Googling the keywords “Надежда. Процесс” [Nadia. The Process] will bring you to a website with the same name (savchenko.openrussia.org), which will show you a strong-willed look from behind the bars. This is the graphical saga of Savchenko, created by activists of the “Open Russia” NGO. The designers have shown all the absurdity of the process against the Ukrainian pilot in comics, graphic quality, and the irony of which increases with every new strip. With the advent of photo images, the courtroom drawings have almost lost its popularity, but in this case the very material of the process against Nadia Savchenko gives them an entirely different resonance. The Day contacted Semyon Zakruzhny, one of the project’s initiators, and asked him why should “an open-minded Russian” be interested in this topic.

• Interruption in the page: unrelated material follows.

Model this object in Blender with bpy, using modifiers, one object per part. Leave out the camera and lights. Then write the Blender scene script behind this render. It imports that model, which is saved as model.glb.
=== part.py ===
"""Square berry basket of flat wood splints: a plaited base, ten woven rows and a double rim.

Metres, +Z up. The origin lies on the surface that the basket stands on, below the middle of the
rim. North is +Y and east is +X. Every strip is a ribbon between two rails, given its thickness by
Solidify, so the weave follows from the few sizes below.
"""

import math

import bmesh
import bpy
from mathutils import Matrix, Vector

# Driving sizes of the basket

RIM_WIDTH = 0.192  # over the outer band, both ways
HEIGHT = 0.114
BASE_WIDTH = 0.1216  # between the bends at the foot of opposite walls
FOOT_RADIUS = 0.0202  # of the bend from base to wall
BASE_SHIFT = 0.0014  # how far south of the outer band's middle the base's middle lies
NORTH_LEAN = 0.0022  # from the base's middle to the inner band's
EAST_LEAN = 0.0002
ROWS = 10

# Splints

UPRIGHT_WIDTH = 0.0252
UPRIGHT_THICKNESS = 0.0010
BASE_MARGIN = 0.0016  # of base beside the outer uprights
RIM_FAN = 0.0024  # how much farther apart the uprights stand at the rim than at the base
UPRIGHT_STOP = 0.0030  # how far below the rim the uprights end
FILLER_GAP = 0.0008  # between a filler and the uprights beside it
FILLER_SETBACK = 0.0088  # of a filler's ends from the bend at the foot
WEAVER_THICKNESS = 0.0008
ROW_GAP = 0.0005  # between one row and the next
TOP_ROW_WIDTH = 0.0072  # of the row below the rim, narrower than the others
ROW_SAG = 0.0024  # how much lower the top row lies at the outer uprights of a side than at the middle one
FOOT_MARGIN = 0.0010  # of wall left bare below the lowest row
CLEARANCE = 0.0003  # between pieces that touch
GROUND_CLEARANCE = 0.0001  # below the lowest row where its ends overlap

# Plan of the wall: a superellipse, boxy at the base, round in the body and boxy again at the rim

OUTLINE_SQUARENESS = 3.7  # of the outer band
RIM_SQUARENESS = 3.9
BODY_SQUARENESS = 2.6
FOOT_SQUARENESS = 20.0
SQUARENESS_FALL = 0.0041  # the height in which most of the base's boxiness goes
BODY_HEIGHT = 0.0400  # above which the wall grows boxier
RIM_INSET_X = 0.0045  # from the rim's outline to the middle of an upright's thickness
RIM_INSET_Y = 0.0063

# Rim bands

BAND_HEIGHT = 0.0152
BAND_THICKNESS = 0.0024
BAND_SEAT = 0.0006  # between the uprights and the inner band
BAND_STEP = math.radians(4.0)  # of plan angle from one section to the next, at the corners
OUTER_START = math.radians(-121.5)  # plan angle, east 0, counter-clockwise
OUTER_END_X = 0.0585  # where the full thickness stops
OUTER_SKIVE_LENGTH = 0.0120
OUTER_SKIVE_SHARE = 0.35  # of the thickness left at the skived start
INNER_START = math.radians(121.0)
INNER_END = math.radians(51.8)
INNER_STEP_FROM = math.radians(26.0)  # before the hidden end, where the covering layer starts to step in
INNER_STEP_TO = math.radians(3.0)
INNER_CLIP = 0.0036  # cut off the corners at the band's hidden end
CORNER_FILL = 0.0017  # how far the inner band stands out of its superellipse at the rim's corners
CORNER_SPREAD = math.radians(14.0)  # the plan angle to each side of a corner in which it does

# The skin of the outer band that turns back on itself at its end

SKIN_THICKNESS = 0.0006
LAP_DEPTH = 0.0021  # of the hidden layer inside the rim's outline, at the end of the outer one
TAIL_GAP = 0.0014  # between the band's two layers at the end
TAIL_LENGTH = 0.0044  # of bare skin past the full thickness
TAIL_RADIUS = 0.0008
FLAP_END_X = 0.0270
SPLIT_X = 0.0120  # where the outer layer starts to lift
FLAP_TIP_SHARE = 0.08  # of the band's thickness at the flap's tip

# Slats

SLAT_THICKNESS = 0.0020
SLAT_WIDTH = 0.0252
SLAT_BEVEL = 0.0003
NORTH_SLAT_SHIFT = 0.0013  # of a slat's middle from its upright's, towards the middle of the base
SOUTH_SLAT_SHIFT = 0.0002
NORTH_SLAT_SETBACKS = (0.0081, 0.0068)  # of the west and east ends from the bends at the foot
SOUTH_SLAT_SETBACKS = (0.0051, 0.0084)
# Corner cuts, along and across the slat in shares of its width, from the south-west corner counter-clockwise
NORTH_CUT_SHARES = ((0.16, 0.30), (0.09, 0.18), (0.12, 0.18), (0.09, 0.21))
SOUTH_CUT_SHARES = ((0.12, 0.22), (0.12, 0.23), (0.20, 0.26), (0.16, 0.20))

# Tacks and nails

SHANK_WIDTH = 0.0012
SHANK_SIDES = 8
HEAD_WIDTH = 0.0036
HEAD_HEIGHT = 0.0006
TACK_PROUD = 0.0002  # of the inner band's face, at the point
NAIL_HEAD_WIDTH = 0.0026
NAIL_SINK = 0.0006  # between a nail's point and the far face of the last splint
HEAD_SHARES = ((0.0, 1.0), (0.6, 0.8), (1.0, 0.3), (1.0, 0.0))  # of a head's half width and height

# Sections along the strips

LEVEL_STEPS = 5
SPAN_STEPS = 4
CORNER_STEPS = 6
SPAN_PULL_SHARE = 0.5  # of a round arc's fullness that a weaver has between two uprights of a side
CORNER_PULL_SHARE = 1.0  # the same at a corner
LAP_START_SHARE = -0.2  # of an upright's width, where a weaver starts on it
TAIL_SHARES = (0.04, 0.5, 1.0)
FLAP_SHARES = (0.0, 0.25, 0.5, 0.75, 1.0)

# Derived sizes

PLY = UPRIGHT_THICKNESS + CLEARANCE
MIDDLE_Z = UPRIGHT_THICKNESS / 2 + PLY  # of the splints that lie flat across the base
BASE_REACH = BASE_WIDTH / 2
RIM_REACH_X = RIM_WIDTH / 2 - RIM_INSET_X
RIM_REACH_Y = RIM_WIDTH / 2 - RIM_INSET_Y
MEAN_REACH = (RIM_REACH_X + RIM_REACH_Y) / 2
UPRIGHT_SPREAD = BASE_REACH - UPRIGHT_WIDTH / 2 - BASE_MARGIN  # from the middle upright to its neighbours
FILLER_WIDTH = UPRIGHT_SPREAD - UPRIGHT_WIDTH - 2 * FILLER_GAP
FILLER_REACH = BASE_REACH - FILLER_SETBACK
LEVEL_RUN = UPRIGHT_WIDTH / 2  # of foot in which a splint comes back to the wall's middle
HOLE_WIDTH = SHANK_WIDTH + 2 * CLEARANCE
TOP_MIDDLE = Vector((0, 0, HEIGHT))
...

“By the nature of my work I visit Russian courts often. Russian court is almost always a boring thing; it’s a whole bunch of formalities and a huge amount of uninteresting, perhaps even excessive, official information. All of this makes a compelling story (like that of Savchenko) overloaded; the reader or viewer is bored. In Russia, judicial journalism is developed well, and there are many top-quality reports and online broadcasts. We did not want to compete with the colleagues; we tried to come up with a new format that will attract a new audience. Thus, we deprive the material of its judicial formalities, we tell the pure story in a simple language. Our main goal is to make the reader interested in the process and draw their attention to this aspect of life, to explain that all this, in fact, is very interesting. Given that readers rarely watch a trial from beginning to end, we have a decent number of viewers, and we are pleased with the results. Of course, the audience increases with every new issue, because comics become cooler. This is our first project of this format.
“Since I have been doing this thing continuously from the start, I think I should refrain from expressing my personal attitude to Nadia Savchenko. In fact, it is always the same: you want to highlight a process on a particular criminal case, only to have everything come down to issues of Russian justice as a whole. And that is not a bad thing, because it is impossible to remain silent on the subject.”